Los acuerdos con Bildu están naturalizados, pues se impone la fotografía de una izquierda nacionalista al recuerdo de un nacionalismo sanguinario, y con ERC ya sucede lo inimaginable: una mitad del golpe catalán ruega a la otra mitad que proceda a la investidura del candidato madrileño, ¡y que lo haga por Cataluña! Este proceso, que en otro tiempo necesitaría décadas, lo precipitó Sánchez con astucia, instintivamente y por supervivencia, y no parece que vaya a revertirse pronto.

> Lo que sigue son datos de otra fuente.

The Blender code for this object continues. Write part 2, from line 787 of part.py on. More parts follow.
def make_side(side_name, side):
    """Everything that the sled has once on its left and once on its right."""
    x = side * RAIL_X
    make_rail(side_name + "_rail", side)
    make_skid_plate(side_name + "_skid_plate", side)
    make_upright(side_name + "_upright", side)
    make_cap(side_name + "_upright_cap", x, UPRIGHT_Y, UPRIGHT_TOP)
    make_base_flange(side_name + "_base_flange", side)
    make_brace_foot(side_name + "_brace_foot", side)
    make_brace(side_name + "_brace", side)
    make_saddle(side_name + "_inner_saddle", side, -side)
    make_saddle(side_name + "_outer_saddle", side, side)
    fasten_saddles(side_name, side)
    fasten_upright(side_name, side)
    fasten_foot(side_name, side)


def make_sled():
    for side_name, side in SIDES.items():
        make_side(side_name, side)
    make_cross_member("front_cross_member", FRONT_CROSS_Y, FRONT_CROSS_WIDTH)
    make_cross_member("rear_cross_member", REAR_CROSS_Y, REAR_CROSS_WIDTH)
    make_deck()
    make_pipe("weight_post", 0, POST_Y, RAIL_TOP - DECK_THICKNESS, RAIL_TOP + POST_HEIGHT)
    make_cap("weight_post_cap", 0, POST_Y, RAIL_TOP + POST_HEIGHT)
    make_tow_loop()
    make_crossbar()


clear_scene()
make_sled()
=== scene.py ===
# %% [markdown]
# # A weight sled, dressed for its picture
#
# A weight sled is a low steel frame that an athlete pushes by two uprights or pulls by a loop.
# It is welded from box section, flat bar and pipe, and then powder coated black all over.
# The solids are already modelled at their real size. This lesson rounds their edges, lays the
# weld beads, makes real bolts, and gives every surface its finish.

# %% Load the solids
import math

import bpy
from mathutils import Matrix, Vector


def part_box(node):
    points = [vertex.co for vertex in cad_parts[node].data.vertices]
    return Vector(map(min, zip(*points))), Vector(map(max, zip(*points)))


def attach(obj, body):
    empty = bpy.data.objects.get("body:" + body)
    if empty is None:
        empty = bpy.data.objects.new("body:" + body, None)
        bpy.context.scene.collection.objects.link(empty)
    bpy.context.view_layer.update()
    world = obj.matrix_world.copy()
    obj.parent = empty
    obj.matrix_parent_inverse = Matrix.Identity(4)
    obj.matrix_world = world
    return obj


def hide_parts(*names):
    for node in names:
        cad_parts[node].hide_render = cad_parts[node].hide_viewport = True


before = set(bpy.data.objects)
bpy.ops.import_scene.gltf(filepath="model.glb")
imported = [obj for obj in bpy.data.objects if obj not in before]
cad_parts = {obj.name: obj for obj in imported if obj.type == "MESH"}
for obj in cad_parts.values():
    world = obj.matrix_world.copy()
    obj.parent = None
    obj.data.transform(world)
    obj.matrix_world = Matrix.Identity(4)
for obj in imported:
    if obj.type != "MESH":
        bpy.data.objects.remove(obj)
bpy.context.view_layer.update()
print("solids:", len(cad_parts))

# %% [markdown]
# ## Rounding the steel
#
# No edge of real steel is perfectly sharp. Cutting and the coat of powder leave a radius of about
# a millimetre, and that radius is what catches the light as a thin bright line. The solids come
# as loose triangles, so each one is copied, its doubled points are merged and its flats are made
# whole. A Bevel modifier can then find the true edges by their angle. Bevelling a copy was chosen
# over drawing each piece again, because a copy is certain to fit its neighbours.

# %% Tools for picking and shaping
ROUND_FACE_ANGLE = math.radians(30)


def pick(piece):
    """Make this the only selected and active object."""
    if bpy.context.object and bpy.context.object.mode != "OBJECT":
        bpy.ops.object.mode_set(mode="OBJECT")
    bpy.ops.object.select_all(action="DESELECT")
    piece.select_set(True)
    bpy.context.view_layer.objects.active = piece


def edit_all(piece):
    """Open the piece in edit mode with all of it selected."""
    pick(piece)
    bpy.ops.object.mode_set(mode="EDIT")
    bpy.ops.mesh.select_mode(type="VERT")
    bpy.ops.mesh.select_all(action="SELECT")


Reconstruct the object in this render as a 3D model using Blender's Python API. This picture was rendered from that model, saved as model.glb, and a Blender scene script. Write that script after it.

El final del último ciclo electoral responde, a su vez, algunas dudas razonables. Cabía especular sobre las perspectivas de triunfo de Pedro Sánchez. Si acaso quedaba la posibilidad de que Sánchez siguiese desarrollándose como Sánchez después de julio, y si se impondría la sensación de un presidente sin control sobre su papel, perdido en un laberinto de quiebros y mentiras y condenado al retiro a cualquier otra cosa.

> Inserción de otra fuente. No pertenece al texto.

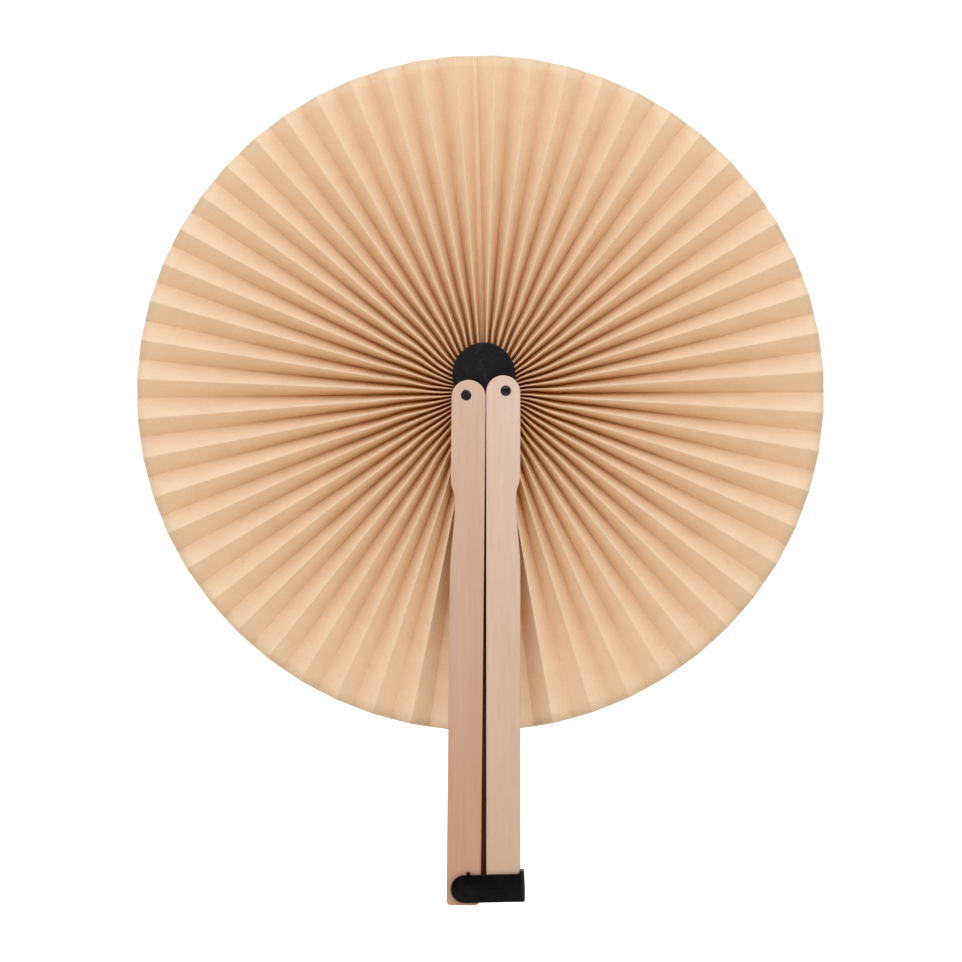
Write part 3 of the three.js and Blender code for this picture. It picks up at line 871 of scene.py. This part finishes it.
def sheet_columns(side, lines):
    """The sheet as columns of points that run outwards, with each one's share of the arm's turn and
    its place along the flat strip."""
    rng = np.random.RandomState(40 + side)
    shares = closed_shares(side, lines)
    folds = []
    shared = np.array([1.0, 4.0])
    for n, line in enumerate(lines):
        shared = shared + rng.normal(0, WANDER_DRIFT, 2)
        room = min(1.0, max(0, n - 2) / 3, max(0, len(lines) - 2 - n) / 4)
        folds.append(along_fold(line, lambda radius: room * wander(rng, radius, shared)))
    columns, turns, places = [], [], []
    strip = 0.0
    for n, (start, end) in enumerate(zip(folds, folds[1:])):
        width = JOIN_FLANGE if n == 0 else LEAF_WIDTH
        across = np.cross(end[-1] - start[-1], start[-1] - start[0])
        normal = across / np.linalg.norm(across)
        swell = leaf_swell(rng) if n else ROWS * 0
        for u in CROSSINGS:
            bow = np.outer(swell * 4 * u * (1 - u), normal)
            columns.append(start + (end - start) * u + bow)
            turns.append(shares[n] + (shares[n + 1] - shares[n]) * u)
            places.append(strip + u * width)
        strip += width
    steps = len(CROSSINGS)
    for apex in range(steps, len(columns), steps):
        beside = (columns[apex - 1] + columns[apex + 1]) / 2
        columns[apex] = columns[apex] + (beside - columns[apex]) * APEX_PULL
    for column, distance in flap_columns(side, folds[-1]):
        columns.append(column)
        turns.append(1.0)
        places.append(strip + distance)
    return columns, turns, places


def make_paper(side):
    """One half of the disc: a thin pleated sheet between hub and arm, made as it lies open."""
    name = NAMES[side]
    lines = fold_lines(side)
    columns, turns, places = sheet_columns(side, lines)
    rows, count = len(ROWS), len(columns)
    faces = [
        (c * rows + r, (c + 1) * rows + r, (c + 1) * rows + r + 1, c * rows + r + 1)
        for c in range(count - 1) for r in range(rows - 1)
    ]
    paper = make_piece(f"{name}_paper", np.concatenate(columns) + HUB, faces, KRAFT,
                       None, f"{name}_pleated_paper")
    radius = row_distances(lines[FOLDS // 2])
    flat = np.stack([np.repeat(places, rows), np.tile(radius, count)], 1) * MM
    layer = paper.data.uv_layers.new(name="flat")
    corners = np.zeros(len(paper.data.loops), int)
    paper.data.loops.foreach_get("vertex_index", corners)
    layer.data.foreach_set("uv", flat[corners].ravel())

    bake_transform(paper)

    thick = paper.modifiers.new("thickness", "SOLIDIFY")
    thick.thickness = PAPER_THICKNESS * MM
    thick.offset = 0


# ---- Clasp ----

# The middle of its wall, and the lengths of its flat strap's stretches
CLASP_MIDDLE = SLAT_OUTER + CLASP_GAP + CLASP_WALL / 2
WALL_MIDDLE = CLASP_REACH + CLASP_WALL / 2
CHEEK = CLASP_HALF_HEIGHT + WALL_MIDDLE - CLASP_BEND
BEND = math.pi / 2 * CLASP_BEND
END_WALL = 2 * (CLASP_MIDDLE - CLASP_BEND)
STRAP = 2 * CHEEK + 2 * BEND + END_WALL


def strap_outline():
    """The strap laid out flat, from the front cheek's round end to the back cheek's.

    Its end wall stands a little above the cheeks.
    """
    h = CLASP_HALF_HEIGHT

    def lug(x0, x1):
        top = h + LUG_HEIGHT
        return [(x1, h), (x1 - LUG_TAPER, top), (x0 + LUG_TAPER, top), (x0, h)]

    shoulder = [(0.5, 0), (-0.1, 0.25), (-0.5, 0.85), (-0.9, 1.0)]
    loop = [(h, -h), (STRAP - h, -h)]
    loop += arc((STRAP - h, 0), h, -90, 90, 40)
    loop += lug(STRAP - h - LUG_RIGHT, STRAP - h - LUG_LEFT)
    loop += [(STRAP - CHEEK + out, h + END_WALL_RISE * up) for out, up in shoulder]
    loop += [(CHEEK - out, h + END_WALL_RISE * up) for out, up in reversed(shoulder)]
    loop += lug(h + LUG_LEFT, h + LUG_RIGHT)
    loop += arc((h, 0), h, 90, 270, 40)
    return loop


def wrapped(s, y, z):
    """A point of the flat strap, wrapped round both arms; -y is outwards."""
    out = -y
    if s < CHEEK:
        return s - CLASP_HALF_HEIGHT, -(CLASP_MIDDLE + out), z
    s -= CHEEK
    corner = WALL_MIDDLE - CLASP_BEND
    if s < BEND:
        turn = s / CLASP_BEND
        r = CLASP_BEND + out
        return corner + r * math.sin(turn), -(CLASP_MIDDLE - CLASP_BEND) - r * math.cos(turn), z
    s -= BEND
    if s < END_WALL:
        return WALL_MIDDLE + out, s - END_WALL / 2, z
    s -= END_WALL
    if s < BEND:
        turn = s / CLASP_BEND
        r = CLASP_BEND + out
        return corner + r * math.cos(turn), CLASP_MIDDLE - CLASP_BEND + r * math.sin(turn), z
    return corner - (s - BEND), CLASP_MIDDLE + out, z


def cheek_crown(s, z):
    """The cheeks' outer faces bulge a little between their edges."""
    from_end = min(s, STRAP - s)
    past = max(0.0, CLASP_HALF_HEIGHT - from_end)
    reach = math.hypot(past, z) / CLASP_HALF_HEIGHT
    return CLASP_CROWN * max(0.0, 1 - reach**2)


def make_clasp():
    """The flat strap is cut across, so that it can bend, and then wrapped; pips join its cheeks."""
    half = CLASP_WALL / 2
    bm = rounded_plate(strap_outline(), [], -half, half, CLASP_EDGE)
    stretches = [(start, start + BEND, 10) for start in (CHEEK, CHEEK + BEND + END_WALL)]
    stretches.append((CUT_MARGIN, STRAP - CUT_MARGIN, 34))
    cuts = [((s, 0, 0), (1, 0, 0)) for stretch in stretches for s in np.linspace(*stretch)]
    cuts += [((0, 0, z), (0, 0, 1)) for z in np.linspace(-CUT_HALF_HEIGHT, CUT_HALF_HEIGHT, 9)]
    for place, way in cuts:
        everything = bm.verts[:] + bm.edges[:] + bm.faces[:]
        bmesh.ops.bisect_plane(bm, geom=everything, dist=1e-5, plane_co=place, plane_no=way)
    points, faces = points_and_faces(bm)
    outer = points[:, 1] < -half + 0.01
    points[outer, 1] -= [cheek_crown(s, z) for s, _, z in points[outer]]
    points = np.array([wrapped(*p) for p in points])
    parts = [(points, faces)]
    root = SLAT_OUTER + CLASP_GAP
    tip = root - PIP_LENGTH
    for way in (-1, 1):
        profile = [
            (0, root + OVERLAP), (PIP_RADIUS, root + OVERLAP), (PIP_RADIUS, tip + PIP_CHAMFER),
            (PIP_RADIUS - 0.08, tip + 0.08), (PIP_RADIUS - PIP_CHAMFER, tip), (0, tip),
        ]
        pip, pip_faces = turned_piece(profile, 32)
        parts.append((pip * (1, way, 1), pip_faces))
    points, faces = joined(*parts)
    points = turned_about_y(points, CLASP_TURN) + CLASP_PIVOT
    piece = make_piece("clasp_strap", points, faces, CLASP_BLACK,
                       "clasp", "clasp")
    flat_faces_stay_flat(piece)


# ---- Studio ----

CAMERA_DISTANCE = 4.0
FIELD_WIDTH = 0.3505
CAMERA_AIM = (-0.0018, 0.1220)
FLOOR_RADIUS = 40.0
FLOOR_DROP = 0.22
FLOOR_GLOW = 0.7
FLOOR_TONE = (0.76, 0.71, 0.63)
WORLD_SEEN = 1.05
WORLD_ABOVE = 1.22
WORLD_BELOW = 0.72
TINT_ABOVE = (0.95, 0.975, 1.05)
TINT_BELOW = (1.05, 0.835, 0.52)
DARK_FRONT = math.cos(math.radians(20))
DARK_FRONT_EDGE = math.cos(math.radians(42))
KEY_PLACE = (0.0, -1.0, 0.78)
KEY_SIZE = (1.0, 0.5)
KEY_POWER = 4.3
KEY_COLOUR = (0.98, 1.01, 1.08)
BLACK_LEVEL = 0.012


def make_floor():
    """A broad pale cream floor some way below the fan, which hangs in the air. It looks white to
    the camera, and it warms the light from below."""
    material, tree, shader = new_material("pale_floor")
    place = node(tree, "TexCoord").outputs["Object"]
    tone = mixed(tree, noise(tree, place, 3, 2), rgba(FLOOR_TONE), rgba(FLOOR_TONE, (0.97,) * 3))
    tree.links.new(tone, shader.inputs["Base Color"])
    shader.inputs["Roughness"].default_value = 0.9
    shader.inputs["Emission Color"].default_value = (1, 1, 1, 1)
    seen = node(tree, "LightPath").outputs["Is Camera Ray"]
    glow = maths(tree, "MULTIPLY", seen, FLOOR_GLOW)
    tree.links.new(glow, shader.inputs["Emission Strength"])
    bm = bmesh.new()
    bmesh.ops.create_circle(bm, cap_ends=True, segments=96, radius=FLOOR_RADIUS)
    mesh = bpy.data.meshes.new("floor")
    bm.to_mesh(mesh)
    bm.free()
    mesh.materials.append(material)
    floor = bpy.data.objects.new("floor", mesh)
    floor.location = (0, 0, CAD_LOW.z - FLOOR_DROP)
    bpy.context.scene.collection.objects.link(floor)


def make_world():
    """Soft light from all round but the front, stronger and cooler above. The camera sees white."""
    world = bpy.data.worlds.new("studio")
    bpy.context.scene.world = world
    world.use_nodes = True
    tree = world.node_tree
    tree.nodes.clear()
    way = node(tree, "SeparateXYZ", {"Vector": node(tree, "TexCoord").outputs["Generated"]}).outputs
    beside = between(tree, way["Y"], -DARK_FRONT_EDGE, -DARK_FRONT, 1.0, 0.0)
    above = between(tree, way["Z"], -0.3, 0.6, WORLD_BELOW, WORLD_ABOVE)
    strength = maths(tree, "MULTIPLY", beside, above)
    tint = mixed(tree, between(tree, way["Z"], -0.3, 0.5), rgba(TINT_BELOW), rgba(TINT_ABOVE))
    lit = node(tree, "Background", {"Color": tint, "Strength": strength})
    seen = node(tree, "Background", {"Color": (1, 1, 1, 1), "Strength": WORLD_SEEN})
    ray = node(tree, "LightPath").outputs["Is Camera Ray"]
    mix = node(tree, "MixShader", {0: ray, 1: lit.outputs[0], 2: seen.outputs[0]})
    out = node(tree, "OutputWorld")
    tree.links.new(mix.outputs[0], out.inputs["Surface"])


def make_key_light():
    """A soft lamp above and in front, turned to the hub."""
    data = bpy.data.lights.new("key", "AREA")
    data.shape = "RECTANGLE"
    data.size, data.size_y = KEY_SIZE
    data.energy = KEY_POWER
    data.color = KEY_COLOUR
    light = bpy.data.objects.new("key", data)
    light.location = KEY_PLACE
    way = Vector(HUB * MM) - Vector(KEY_PLACE)
    light.rotation_euler = way.to_track_quat("-Z", "Y").to_euler()
    bpy.context.scene.collection.objects.link(light)


def make_camera():
    """Straight in front of the fan, a little long, as a product photograph is taken."""
    data = bpy.data.cameras.new("camera")
    data.sensor_width = 36
    data.lens = data.sensor_width * CAMERA_DISTANCE / FIELD_WIDTH
    data.clip_start, data.clip_end = 0.05, 100
    camera = bpy.data.objects.new("camera", data)
    camera.location = (CAMERA_AIM[0], -CAMERA_DISTANCE, CAMERA_AIM[1])
    camera.rotation_euler = (math.pi / 2, 0, 0)
    bpy.context.scene.collection.objects.link(camera)
    bpy.context.scene.camera = camera


make_camera()
make_world()
make_floor()
make_key_light()

for side in (LEFT, RIGHT):
    make_slats(side)
    make_core(side)
    make_grip_block(side)
    make_paper(side)
make_hub_plates()
make_studs()
make_thread()
make_clasp()
post = frame["nodes"]["hub_post"].data
post.materials.clear()
post.materials.append(HUB_BLACK)

bounces = bpy.context.scene.cycles
bounces.max_bounces = 16
bounces.diffuse_bounces = 12
view = bpy.context.scene.view_settings
view.view_transform = "Standard"
view.look = "None"
view.use_curve_mapping = True
view.curve_mapping.black_level = (BLACK_LEVEL,) * 3
view.curve_mapping.update()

Parecía, incluso, que no había giro de guion que levantase una serie sin gracia para el público de masas. Pero llegaron los memes y los debates, la respuesta de los vascos y los catalanes, y una verdad salió a flote. Tal vez le bastase a la crítica con un par de temporadas de Sánchez, pero todavía queda público en las butacas, dispuesto a pagar por una tercera ronda, y sólo falta por descubrir a qué precio.